= Short exercise =
Both the line containing "for (const [name, side]" and the line containing "obj.matrix_parent_inverse = Matrix.Identity(4)" are to be reproduced exactly, along with every line between them, and nothing more.

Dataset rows
--------
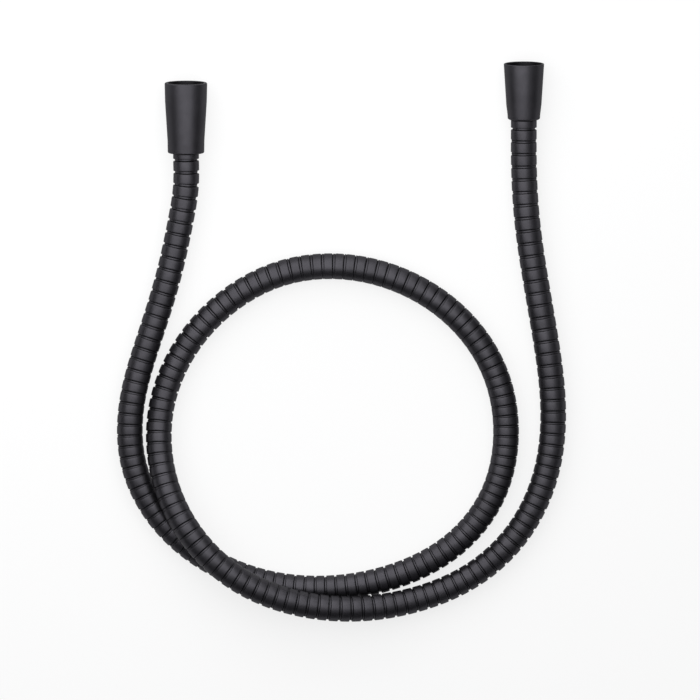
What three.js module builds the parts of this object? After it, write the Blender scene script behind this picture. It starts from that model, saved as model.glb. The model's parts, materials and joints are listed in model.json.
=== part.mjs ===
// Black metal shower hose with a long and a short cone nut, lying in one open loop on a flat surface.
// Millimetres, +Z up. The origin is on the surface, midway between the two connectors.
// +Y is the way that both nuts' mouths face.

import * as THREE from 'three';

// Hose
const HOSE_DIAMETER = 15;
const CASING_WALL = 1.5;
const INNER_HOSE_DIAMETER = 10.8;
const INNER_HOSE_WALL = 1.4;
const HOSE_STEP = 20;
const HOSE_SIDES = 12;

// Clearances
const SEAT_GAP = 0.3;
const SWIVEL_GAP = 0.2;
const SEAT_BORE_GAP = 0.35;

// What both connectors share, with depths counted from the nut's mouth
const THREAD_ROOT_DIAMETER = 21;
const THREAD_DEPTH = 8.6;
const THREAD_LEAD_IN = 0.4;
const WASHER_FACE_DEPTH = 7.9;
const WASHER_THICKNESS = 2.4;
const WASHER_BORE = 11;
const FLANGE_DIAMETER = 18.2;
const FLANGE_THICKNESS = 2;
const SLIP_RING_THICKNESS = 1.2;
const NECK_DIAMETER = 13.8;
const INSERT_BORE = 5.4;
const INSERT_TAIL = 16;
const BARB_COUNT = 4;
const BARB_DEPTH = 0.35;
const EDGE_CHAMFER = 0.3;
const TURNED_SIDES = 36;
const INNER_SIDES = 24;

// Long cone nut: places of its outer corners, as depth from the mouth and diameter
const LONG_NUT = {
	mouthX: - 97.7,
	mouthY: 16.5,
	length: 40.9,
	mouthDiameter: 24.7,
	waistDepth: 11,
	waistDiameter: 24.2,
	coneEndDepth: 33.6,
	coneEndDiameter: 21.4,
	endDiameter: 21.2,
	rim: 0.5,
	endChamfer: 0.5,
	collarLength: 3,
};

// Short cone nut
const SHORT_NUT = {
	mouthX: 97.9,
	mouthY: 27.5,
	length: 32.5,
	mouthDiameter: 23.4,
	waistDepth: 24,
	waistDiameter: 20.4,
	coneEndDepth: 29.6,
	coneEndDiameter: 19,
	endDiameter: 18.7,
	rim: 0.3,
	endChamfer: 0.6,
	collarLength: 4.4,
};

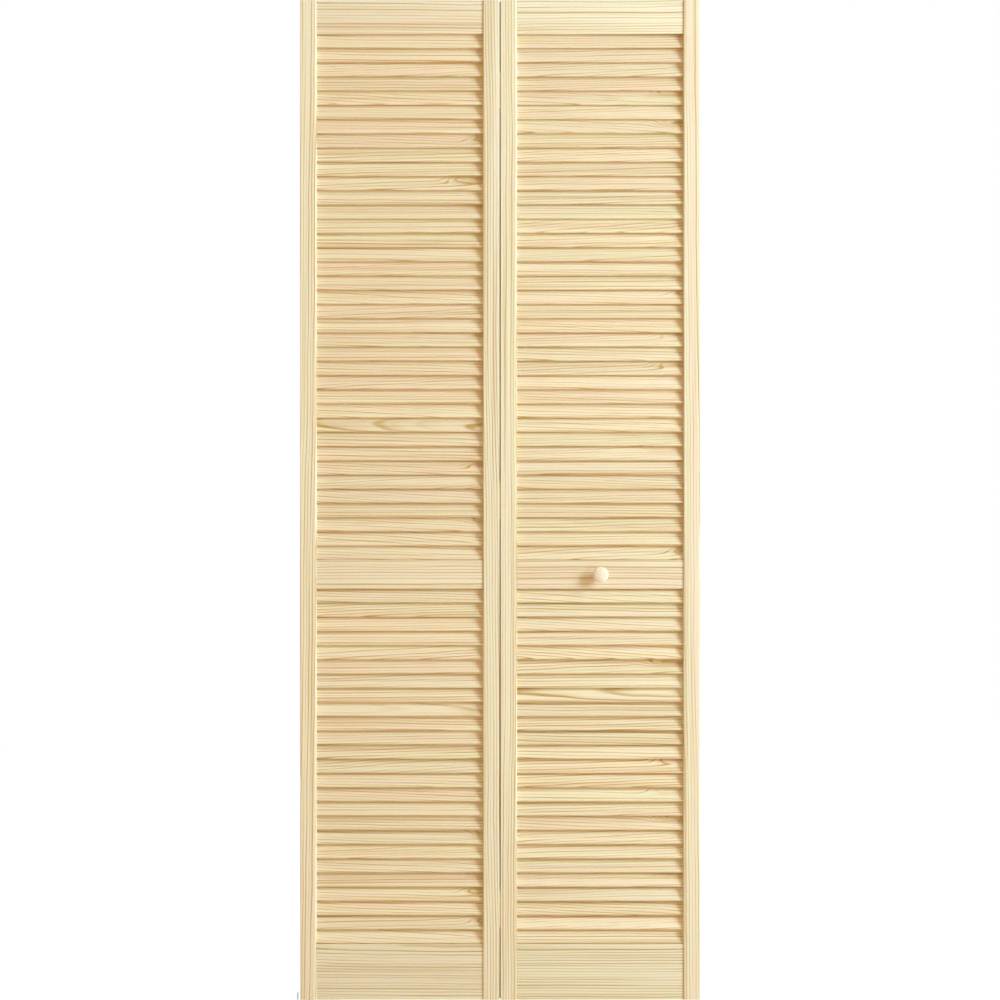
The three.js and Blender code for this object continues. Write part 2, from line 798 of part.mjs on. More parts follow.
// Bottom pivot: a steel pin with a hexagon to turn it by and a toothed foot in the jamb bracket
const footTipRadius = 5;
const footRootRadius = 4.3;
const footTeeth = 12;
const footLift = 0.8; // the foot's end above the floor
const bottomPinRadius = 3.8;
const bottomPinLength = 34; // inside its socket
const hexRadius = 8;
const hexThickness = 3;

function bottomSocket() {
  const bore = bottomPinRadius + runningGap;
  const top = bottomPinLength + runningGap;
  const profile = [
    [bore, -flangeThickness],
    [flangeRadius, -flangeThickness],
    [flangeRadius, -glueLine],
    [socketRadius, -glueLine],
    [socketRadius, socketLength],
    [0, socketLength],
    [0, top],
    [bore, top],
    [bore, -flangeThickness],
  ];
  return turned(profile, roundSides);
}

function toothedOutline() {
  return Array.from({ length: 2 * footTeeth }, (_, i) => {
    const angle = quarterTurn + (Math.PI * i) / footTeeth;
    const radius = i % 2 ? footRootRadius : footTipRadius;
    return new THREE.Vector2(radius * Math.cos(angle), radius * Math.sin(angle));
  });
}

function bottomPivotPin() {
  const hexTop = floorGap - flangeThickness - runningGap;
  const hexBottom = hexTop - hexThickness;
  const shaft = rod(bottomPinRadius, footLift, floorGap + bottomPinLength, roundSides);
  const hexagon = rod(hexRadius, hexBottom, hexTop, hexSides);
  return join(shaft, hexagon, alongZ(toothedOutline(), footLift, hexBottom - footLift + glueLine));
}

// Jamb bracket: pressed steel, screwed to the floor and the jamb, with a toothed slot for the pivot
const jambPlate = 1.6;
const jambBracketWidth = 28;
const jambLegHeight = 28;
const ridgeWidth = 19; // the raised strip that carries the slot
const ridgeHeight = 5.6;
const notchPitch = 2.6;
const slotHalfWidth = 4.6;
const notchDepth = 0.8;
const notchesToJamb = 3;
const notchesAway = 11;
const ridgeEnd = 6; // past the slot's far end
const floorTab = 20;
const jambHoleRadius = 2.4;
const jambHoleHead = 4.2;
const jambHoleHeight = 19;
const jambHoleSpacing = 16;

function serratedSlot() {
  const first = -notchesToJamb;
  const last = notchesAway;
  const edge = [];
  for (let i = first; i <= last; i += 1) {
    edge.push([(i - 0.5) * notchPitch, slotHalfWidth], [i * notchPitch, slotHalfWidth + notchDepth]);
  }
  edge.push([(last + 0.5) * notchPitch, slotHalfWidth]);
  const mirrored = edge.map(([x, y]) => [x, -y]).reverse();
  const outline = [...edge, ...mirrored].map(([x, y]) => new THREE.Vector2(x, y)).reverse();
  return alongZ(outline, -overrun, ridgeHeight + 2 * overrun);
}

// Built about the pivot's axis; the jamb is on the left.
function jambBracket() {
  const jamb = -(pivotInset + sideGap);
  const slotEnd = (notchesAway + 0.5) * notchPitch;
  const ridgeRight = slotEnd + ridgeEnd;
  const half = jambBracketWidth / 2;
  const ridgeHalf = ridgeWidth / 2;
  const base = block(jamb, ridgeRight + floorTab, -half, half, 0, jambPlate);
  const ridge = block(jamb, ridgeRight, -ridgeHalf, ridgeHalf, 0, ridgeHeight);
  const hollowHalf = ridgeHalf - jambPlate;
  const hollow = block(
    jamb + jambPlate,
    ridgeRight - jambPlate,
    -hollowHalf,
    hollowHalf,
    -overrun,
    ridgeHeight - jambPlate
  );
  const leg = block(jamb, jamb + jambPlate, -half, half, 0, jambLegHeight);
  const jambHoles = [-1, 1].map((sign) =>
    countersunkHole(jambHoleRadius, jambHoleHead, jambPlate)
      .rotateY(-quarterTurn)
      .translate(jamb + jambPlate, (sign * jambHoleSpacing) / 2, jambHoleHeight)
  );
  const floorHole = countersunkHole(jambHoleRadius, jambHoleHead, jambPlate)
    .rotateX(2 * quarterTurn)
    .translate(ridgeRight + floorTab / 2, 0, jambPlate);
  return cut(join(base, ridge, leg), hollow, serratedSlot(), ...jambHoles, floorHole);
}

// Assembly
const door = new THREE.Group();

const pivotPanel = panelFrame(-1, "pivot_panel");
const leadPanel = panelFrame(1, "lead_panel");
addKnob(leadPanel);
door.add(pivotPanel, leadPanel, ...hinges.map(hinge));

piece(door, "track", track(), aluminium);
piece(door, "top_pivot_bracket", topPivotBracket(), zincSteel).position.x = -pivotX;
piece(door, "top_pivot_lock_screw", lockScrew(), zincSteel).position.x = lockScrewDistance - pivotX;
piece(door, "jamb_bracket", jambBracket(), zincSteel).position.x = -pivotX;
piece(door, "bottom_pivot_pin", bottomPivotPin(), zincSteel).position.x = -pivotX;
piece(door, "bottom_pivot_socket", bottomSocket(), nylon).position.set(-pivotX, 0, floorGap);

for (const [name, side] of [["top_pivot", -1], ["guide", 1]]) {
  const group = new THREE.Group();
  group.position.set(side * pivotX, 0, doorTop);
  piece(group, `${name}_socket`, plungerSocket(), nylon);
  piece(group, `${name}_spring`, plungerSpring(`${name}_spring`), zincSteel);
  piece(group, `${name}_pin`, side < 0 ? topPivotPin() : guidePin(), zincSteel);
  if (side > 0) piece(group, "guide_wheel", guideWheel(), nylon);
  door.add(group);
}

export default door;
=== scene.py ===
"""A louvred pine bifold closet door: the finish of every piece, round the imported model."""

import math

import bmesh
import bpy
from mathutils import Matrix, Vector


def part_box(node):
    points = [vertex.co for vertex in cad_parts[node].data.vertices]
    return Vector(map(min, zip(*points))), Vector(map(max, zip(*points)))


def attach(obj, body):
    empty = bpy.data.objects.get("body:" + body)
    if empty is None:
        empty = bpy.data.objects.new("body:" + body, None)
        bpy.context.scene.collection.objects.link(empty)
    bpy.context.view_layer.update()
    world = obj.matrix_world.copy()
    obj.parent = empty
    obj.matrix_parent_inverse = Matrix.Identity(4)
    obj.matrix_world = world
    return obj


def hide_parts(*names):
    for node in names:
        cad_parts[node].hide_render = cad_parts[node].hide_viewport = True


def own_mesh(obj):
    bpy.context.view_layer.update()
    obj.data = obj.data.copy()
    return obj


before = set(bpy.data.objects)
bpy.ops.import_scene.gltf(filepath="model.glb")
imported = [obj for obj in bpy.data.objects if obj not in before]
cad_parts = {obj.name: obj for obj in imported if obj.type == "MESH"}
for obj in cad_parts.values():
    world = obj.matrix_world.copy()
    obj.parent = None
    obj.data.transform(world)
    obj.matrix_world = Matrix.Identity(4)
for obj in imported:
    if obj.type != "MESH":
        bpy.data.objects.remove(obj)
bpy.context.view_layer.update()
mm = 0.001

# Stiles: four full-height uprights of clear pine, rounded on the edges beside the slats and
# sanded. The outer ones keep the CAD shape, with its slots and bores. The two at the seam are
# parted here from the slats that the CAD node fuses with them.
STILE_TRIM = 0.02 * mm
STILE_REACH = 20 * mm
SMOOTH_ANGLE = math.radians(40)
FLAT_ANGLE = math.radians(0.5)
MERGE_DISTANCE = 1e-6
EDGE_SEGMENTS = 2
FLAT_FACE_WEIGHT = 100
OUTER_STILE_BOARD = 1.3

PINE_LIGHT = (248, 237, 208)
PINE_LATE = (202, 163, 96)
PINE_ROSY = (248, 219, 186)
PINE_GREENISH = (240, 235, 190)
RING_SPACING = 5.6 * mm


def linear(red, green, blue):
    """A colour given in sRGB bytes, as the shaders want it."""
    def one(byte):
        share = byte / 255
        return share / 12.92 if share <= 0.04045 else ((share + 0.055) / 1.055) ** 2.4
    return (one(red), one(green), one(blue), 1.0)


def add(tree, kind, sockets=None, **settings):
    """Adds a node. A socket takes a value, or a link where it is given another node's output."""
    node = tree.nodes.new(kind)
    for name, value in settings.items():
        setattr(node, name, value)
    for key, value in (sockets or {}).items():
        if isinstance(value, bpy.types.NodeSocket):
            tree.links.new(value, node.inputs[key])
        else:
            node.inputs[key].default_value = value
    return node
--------
= Task response =
for (const [name, side] of [["top_pivot", -1], ["guide", 1]]) {
  const group = new THREE.Group();
  group.position.set(side * pivotX, 0, doorTop);
  piece(group, `${name}_socket`, plungerSocket(), nylon);
  piece(group, `${name}_spring`, plungerSpring(`${name}_spring`), zincSteel);
  piece(group, `${name}_pin`, side < 0 ? topPivotPin() : guidePin(), zincSteel);
  if (side > 0) piece(group, "guide_wheel", guideWheel(), nylon);
  door.add(group);
}

export default door;
=== scene.py ===
"""A louvred pine bifold closet door: the finish of every piece, round the imported model."""

import math

import bmesh
import bpy
from mathutils import Matrix, Vector


def part_box(node):
    points = [vertex.co for vertex in cad_parts[node].data.vertices]
    return Vector(map(min, zip(*points))), Vector(map(max, zip(*points)))


def attach(obj, body):
    empty = bpy.data.objects.get("body:" + body)
    if empty is None:
        empty = bpy.data.objects.new("body:" + body, None)
        bpy.context.scene.collection.objects.link(empty)
    bpy.context.view_layer.update()
    world = obj.matrix_world.copy()
    obj.parent = empty
    obj.matrix_parent_inverse = Matrix.Identity(4)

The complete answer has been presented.